- **Problem statement**
Could you print every record below exactly as it appears?

- **Recorded information**
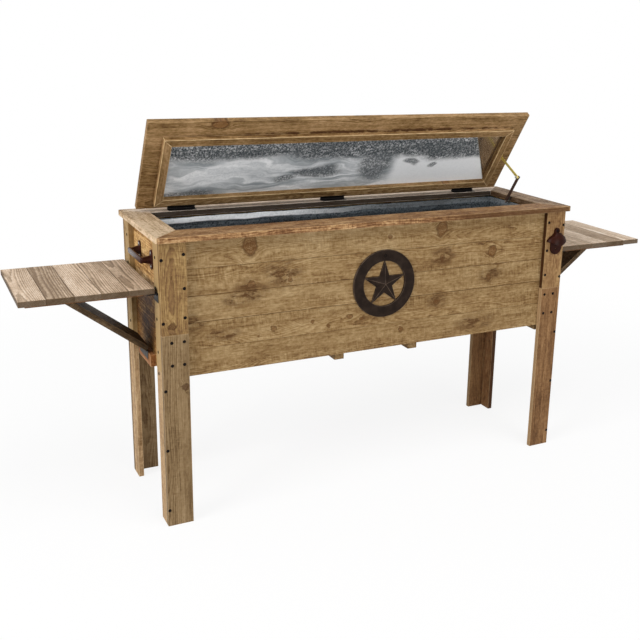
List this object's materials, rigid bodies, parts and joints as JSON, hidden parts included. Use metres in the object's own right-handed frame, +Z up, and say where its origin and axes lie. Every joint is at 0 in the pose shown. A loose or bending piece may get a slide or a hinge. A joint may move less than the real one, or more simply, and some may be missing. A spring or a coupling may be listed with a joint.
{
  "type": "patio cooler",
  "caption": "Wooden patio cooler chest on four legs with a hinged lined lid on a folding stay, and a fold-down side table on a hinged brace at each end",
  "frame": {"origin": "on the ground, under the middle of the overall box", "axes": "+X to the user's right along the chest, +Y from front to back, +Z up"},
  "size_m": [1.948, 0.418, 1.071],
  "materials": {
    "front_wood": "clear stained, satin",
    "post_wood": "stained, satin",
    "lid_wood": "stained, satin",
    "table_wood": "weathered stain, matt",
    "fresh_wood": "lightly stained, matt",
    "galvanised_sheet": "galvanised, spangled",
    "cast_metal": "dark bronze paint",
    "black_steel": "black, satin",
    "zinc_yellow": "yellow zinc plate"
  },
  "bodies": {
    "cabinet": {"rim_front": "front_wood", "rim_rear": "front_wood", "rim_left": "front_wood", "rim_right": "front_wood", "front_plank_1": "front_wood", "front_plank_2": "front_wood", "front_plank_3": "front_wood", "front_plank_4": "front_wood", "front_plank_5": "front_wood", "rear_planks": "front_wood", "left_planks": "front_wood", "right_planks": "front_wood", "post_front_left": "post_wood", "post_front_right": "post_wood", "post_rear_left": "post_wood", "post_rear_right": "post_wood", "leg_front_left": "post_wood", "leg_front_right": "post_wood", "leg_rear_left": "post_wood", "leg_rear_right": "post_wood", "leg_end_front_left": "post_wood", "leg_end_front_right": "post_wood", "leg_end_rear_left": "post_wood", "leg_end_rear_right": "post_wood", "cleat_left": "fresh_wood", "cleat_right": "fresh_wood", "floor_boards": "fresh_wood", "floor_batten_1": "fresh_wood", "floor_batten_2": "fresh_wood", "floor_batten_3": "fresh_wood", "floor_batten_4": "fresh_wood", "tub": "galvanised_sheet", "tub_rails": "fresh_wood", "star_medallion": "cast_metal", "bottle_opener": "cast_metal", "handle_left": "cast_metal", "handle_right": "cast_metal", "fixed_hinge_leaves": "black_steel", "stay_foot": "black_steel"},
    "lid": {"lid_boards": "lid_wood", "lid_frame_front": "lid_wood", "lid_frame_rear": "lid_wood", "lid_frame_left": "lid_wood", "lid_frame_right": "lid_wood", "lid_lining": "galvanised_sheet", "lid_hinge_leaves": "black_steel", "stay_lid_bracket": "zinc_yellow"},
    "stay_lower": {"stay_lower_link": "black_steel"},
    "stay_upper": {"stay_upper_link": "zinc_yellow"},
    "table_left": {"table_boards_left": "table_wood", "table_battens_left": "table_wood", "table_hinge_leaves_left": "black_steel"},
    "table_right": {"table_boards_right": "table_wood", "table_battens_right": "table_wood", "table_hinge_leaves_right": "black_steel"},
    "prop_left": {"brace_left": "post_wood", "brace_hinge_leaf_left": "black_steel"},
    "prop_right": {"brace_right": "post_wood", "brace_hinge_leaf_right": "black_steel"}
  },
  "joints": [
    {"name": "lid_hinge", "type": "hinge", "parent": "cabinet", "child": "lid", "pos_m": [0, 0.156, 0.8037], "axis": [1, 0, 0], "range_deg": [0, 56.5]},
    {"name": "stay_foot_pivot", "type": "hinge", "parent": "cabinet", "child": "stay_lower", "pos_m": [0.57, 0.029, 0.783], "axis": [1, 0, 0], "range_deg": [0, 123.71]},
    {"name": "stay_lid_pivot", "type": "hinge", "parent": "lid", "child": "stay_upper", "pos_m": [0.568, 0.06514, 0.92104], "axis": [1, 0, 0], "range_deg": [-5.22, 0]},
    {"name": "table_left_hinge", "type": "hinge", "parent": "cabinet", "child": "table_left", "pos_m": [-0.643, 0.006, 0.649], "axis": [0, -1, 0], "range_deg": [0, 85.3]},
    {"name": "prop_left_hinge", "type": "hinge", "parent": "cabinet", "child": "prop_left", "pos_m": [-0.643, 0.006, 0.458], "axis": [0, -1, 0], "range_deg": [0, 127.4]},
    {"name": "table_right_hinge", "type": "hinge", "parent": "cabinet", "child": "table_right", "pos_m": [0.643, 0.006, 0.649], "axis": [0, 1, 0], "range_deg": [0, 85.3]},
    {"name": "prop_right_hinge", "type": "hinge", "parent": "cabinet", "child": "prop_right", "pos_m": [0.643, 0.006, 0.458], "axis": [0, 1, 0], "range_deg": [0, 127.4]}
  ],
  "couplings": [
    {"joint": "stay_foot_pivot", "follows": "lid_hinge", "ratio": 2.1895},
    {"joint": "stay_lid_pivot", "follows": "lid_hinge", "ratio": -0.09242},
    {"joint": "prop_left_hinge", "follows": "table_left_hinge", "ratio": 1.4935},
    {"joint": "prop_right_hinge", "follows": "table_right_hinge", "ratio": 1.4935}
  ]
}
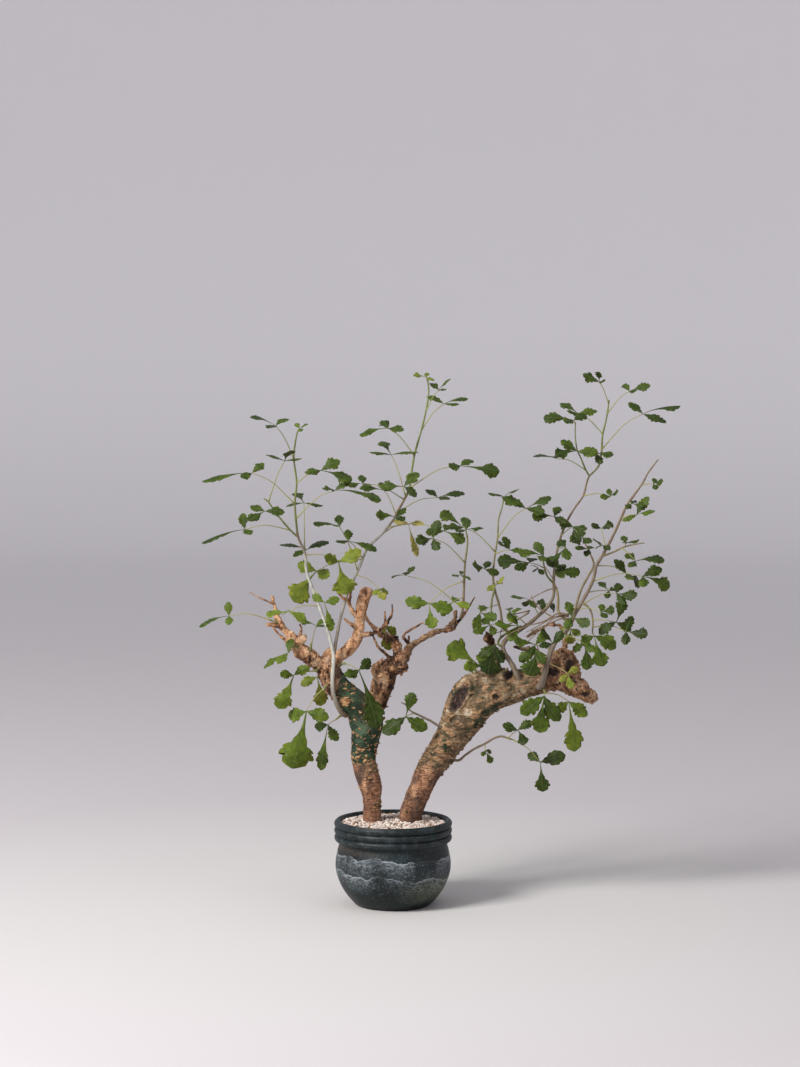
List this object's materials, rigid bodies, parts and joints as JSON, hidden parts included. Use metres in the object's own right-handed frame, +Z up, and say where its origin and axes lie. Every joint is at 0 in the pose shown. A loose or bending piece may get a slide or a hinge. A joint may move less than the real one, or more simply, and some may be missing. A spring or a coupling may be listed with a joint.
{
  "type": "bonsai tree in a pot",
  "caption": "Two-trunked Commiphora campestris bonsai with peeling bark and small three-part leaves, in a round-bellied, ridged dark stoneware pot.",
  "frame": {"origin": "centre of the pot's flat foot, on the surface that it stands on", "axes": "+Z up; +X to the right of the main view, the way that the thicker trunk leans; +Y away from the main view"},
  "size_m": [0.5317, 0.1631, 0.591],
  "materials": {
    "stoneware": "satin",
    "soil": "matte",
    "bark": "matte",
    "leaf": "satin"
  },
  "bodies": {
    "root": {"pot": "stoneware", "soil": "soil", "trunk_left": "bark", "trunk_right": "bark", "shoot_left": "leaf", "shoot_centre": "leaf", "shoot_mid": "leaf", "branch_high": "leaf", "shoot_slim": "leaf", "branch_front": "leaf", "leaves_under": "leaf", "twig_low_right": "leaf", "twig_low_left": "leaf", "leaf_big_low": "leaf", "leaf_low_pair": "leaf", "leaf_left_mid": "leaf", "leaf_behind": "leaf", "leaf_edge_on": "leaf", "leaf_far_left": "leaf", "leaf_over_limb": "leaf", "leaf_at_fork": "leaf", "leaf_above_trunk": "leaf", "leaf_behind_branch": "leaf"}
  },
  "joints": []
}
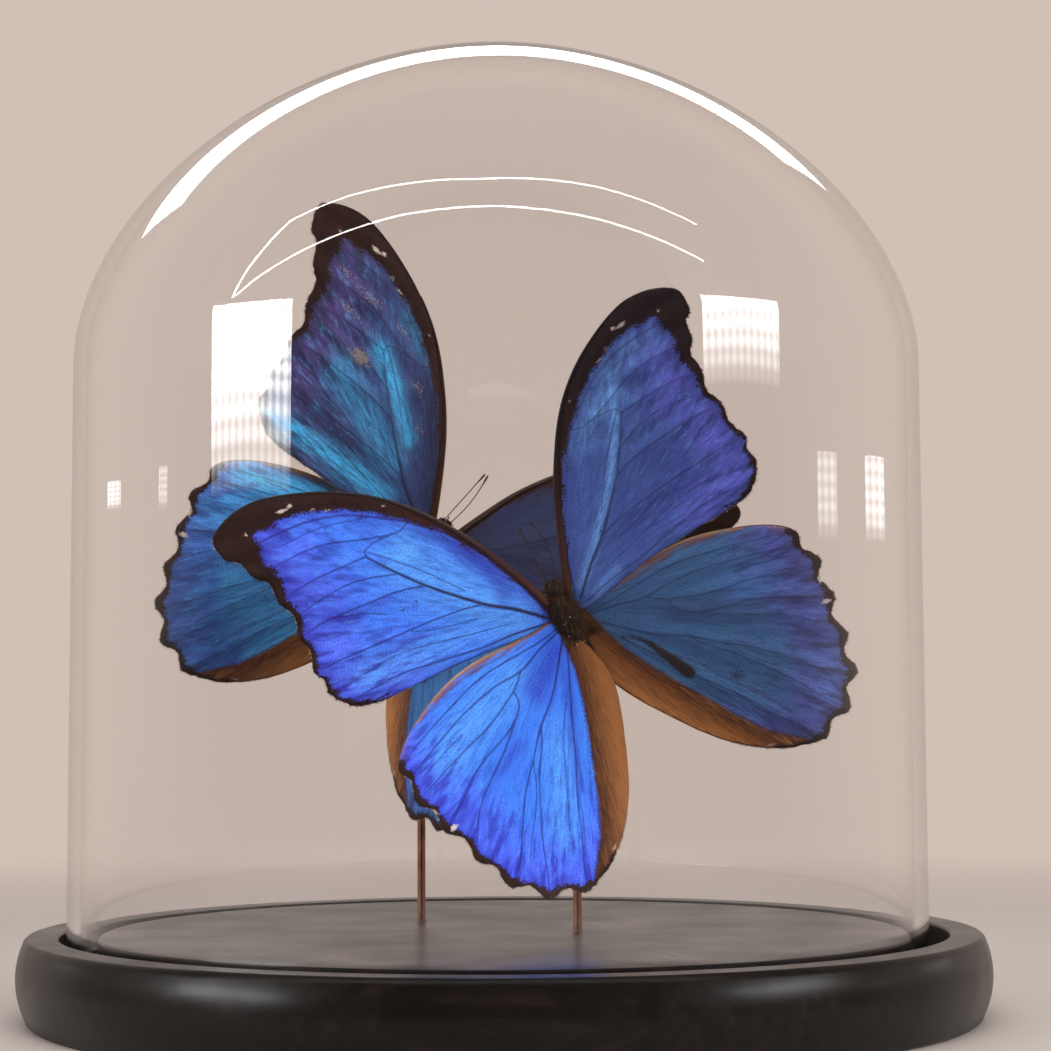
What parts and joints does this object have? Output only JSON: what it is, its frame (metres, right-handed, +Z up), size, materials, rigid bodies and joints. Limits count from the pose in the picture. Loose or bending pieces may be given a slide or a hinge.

- **Exercise output**
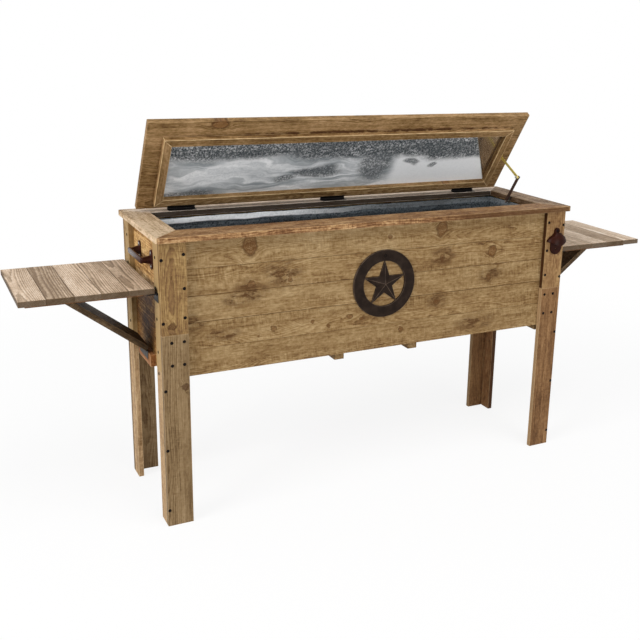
List this object's materials, rigid bodies, parts and joints as JSON, hidden parts included. Use metres in the object's own right-handed frame, +Z up, and say where its origin and axes lie. Every joint is at 0 in the pose shown. A loose or bending piece may get a slide or a hinge. A joint may move less than the real one, or more simply, and some may be missing. A spring or a coupling may be listed with a joint.
{
  "type": "patio cooler",
  "caption": "Wooden patio cooler chest on four legs with a hinged lined lid on a folding stay, and a fold-down side table on a hinged brace at each end",
  "frame": {"origin": "on the ground, under the middle of the overall box", "axes": "+X to the user's right along the chest, +Y from front to back, +Z up"},
  "size_m": [1.948, 0.418, 1.071],
  "materials": {
    "front_wood": "clear stained, satin",
    "post_wood": "stained, satin",
    "lid_wood": "stained, satin",
    "table_wood": "weathered stain, matt",
    "fresh_wood": "lightly stained, matt",
    "galvanised_sheet": "galvanised, spangled",
    "cast_metal": "dark bronze paint",
    "black_steel": "black, satin",
    "zinc_yellow": "yellow zinc plate"
  },
  "bodies": {
    "cabinet": {"rim_front": "front_wood", "rim_rear": "front_wood", "rim_left": "front_wood", "rim_right": "front_wood", "front_plank_1": "front_wood", "front_plank_2": "front_wood", "front_plank_3": "front_wood", "front_plank_4": "front_wood", "front_plank_5": "front_wood", "rear_planks": "front_wood", "left_planks": "front_wood", "right_planks": "front_wood", "post_front_left": "post_wood", "post_front_right": "post_wood", "post_rear_left": "post_wood", "post_rear_right": "post_wood", "leg_front_left": "post_wood", "leg_front_right": "post_wood", "leg_rear_left": "post_wood", "leg_rear_right": "post_wood", "leg_end_front_left": "post_wood", "leg_end_front_right": "post_wood", "leg_end_rear_left": "post_wood", "leg_end_rear_right": "post_wood", "cleat_left": "fresh_wood", "cleat_right": "fresh_wood", "floor_boards": "fresh_wood", "floor_batten_1": "fresh_wood", "floor_batten_2": "fresh_wood", "floor_batten_3": "fresh_wood", "floor_batten_4": "fresh_wood", "tub": "galvanised_sheet", "tub_rails": "fresh_wood", "star_medallion": "cast_metal", "bottle_opener": "cast_metal", "handle_left": "cast_metal", "handle_right": "cast_metal", "fixed_hinge_leaves": "black_steel", "stay_foot": "black_steel"},
    "lid": {"lid_boards": "lid_wood", "lid_frame_front": "lid_wood", "lid_frame_rear": "lid_wood", "lid_frame_left": "lid_wood", "lid_frame_right": "lid_wood", "lid_lining": "galvanised_sheet", "lid_hinge_leaves": "black_steel", "stay_lid_bracket": "zinc_yellow"},
    "stay_lower": {"stay_lower_link": "black_steel"},
    "stay_upper": {"stay_upper_link": "zinc_yellow"},
    "table_left": {"table_boards_left": "table_wood", "table_battens_left": "table_wood", "table_hinge_leaves_left": "black_steel"},
    "table_right": {"table_boards_right": "table_wood", "table_battens_right": "table_wood", "table_hinge_leaves_right": "black_steel"},
    "prop_left": {"brace_left": "post_wood", "brace_hinge_leaf_left": "black_steel"},
    "prop_right": {"brace_right": "post_wood", "brace_hinge_leaf_right": "black_steel"}
  },
  "joints": [
    {"name": "lid_hinge", "type": "hinge", "parent": "cabinet", "child": "lid", "pos_m": [0, 0.156, 0.8037], "axis": [1, 0, 0], "range_deg": [0, 56.5]},
    {"name": "stay_foot_pivot", "type": "hinge", "parent": "cabinet", "child": "stay_lower", "pos_m": [0.57, 0.029, 0.783], "axis": [1, 0, 0], "range_deg": [0, 123.71]},
    {"name": "stay_lid_pivot", "type": "hinge", "parent": "lid", "child": "stay_upper", "pos_m": [0.568, 0.06514, 0.92104], "axis": [1, 0, 0], "range_deg": [-5.22, 0]},
    {"name": "table_left_hinge", "type": "hinge", "parent": "cabinet", "child": "table_left", "pos_m": [-0.643, 0.006, 0.649], "axis": [0, -1, 0], "range_deg": [0, 85.3]},
    {"name": "prop_left_hinge", "type": "hinge", "parent": "cabinet", "child": "prop_left", "pos_m": [-0.643, 0.006, 0.458], "axis": [0, -1, 0], "range_deg": [0, 127.4]},
    {"name": "table_right_hinge", "type": "hinge", "parent": "cabinet", "child": "table_right", "pos_m": [0.643, 0.006, 0.649], "axis": [0, 1, 0], "range_deg": [0, 85.3]},
    {"name": "prop_right_hinge", "type": "hinge", "parent": "cabinet", "child": "prop_right", "pos_m": [0.643, 0.006, 0.458], "axis": [0, 1, 0], "range_deg": [0, 127.4]}
  ],
  "couplings": [
    {"joint": "stay_foot_pivot", "follows": "lid_hinge", "ratio": 2.1895},
    {"joint": "stay_lid_pivot", "follows": "lid_hinge", "ratio": -0.09242},
    {"joint": "prop_left_hinge", "follows": "table_left_hinge", "ratio": 1.4935},
    {"joint": "prop_right_hinge", "follows": "table_right_hinge", "ratio": 1.4935}
  ]
}
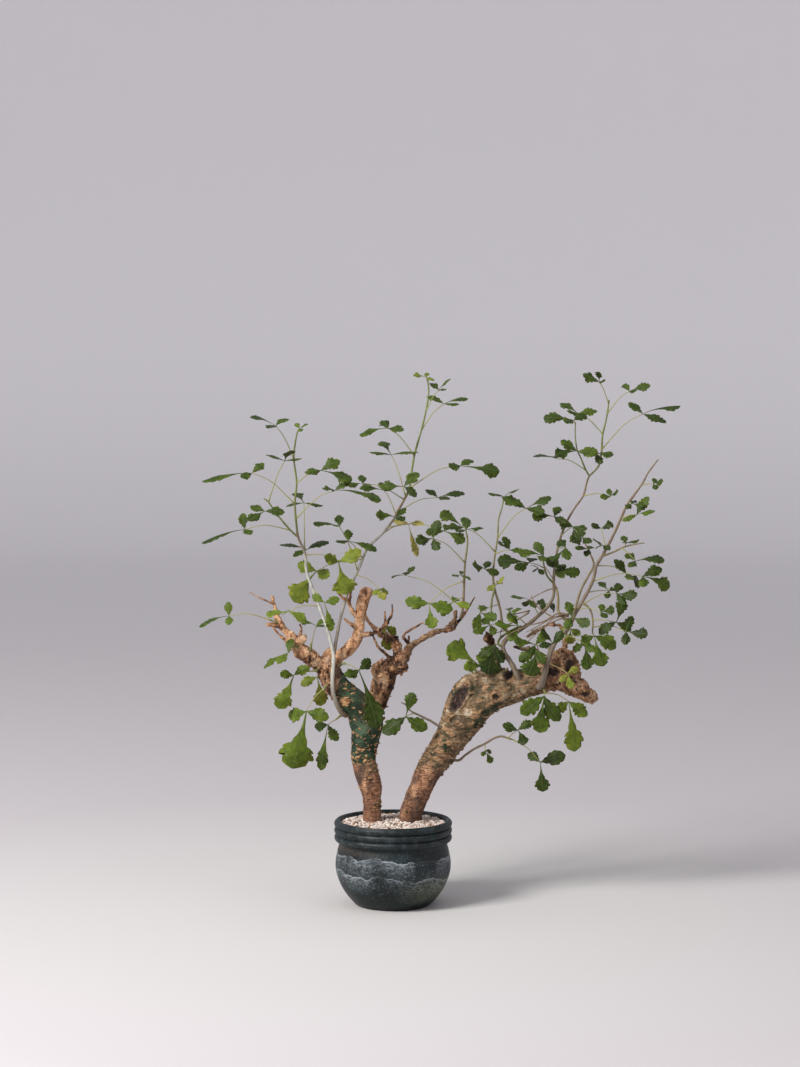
List this object's materials, rigid bodies, parts and joints as JSON, hidden parts included. Use metres in the object's own right-handed frame, +Z up, and say where its origin and axes lie. Every joint is at 0 in the pose shown. A loose or bending piece may get a slide or a hinge. A joint may move less than the real one, or more simply, and some may be missing. A spring or a coupling may be listed with a joint.
{
  "type": "bonsai tree in a pot",
  "caption": "Two-trunked Commiphora campestris bonsai with peeling bark and small three-part leaves, in a round-bellied, ridged dark stoneware pot.",
  "frame": {"origin": "centre of the pot's flat foot, on the surface that it stands on", "axes": "+Z up; +X to the right of the main view, the way that the thicker trunk leans; +Y away from the main view"},
  "size_m": [0.5317, 0.1631, 0.591],
  "materials": {
    "stoneware": "satin",
    "soil": "matte",
    "bark": "matte",
    "leaf": "satin"
  },
  "bodies": {
    "root": {"pot": "stoneware", "soil": "soil", "trunk_left": "bark", "trunk_right": "bark", "shoot_left": "leaf", "shoot_centre": "leaf", "shoot_mid": "leaf", "branch_high": "leaf", "shoot_slim": "leaf", "branch_front": "leaf", "leaves_under": "leaf", "twig_low_right": "leaf", "twig_low_left": "leaf", "leaf_big_low": "leaf", "leaf_low_pair": "leaf", "leaf_left_mid": "leaf", "leaf_behind": "leaf", "leaf_edge_on": "leaf", "leaf_far_left": "leaf", "leaf_over_limb": "leaf", "leaf_at_fork": "leaf", "leaf_above_trunk": "leaf", "leaf_behind_branch": "leaf"}
  },
  "joints": []
}
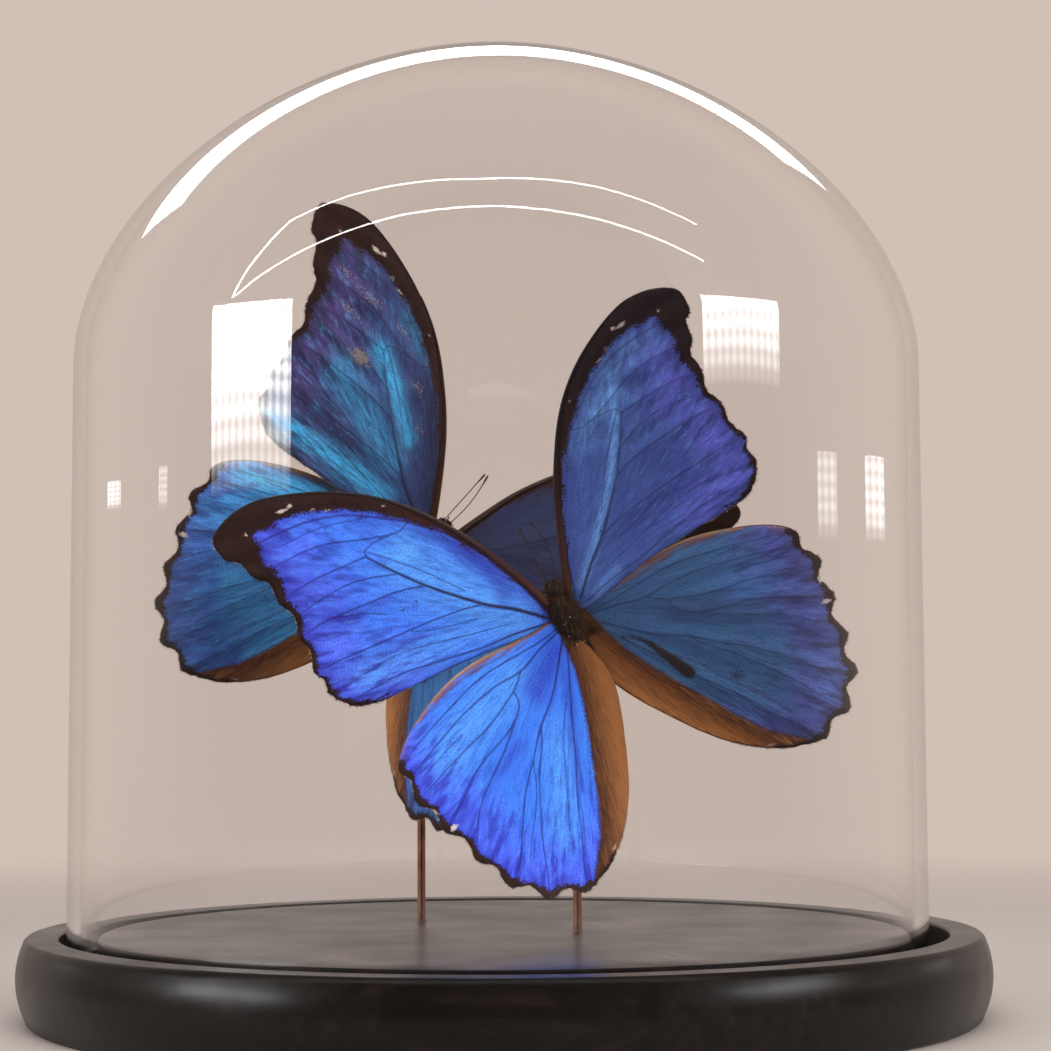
What parts and joints does this object have? Output only JSON: what it is, its frame (metres, right-handed, +Z up), size, materials, rigid bodies and joints. Limits count from the pose in the picture. Loose or bending pieces may be given a slide or a hinge.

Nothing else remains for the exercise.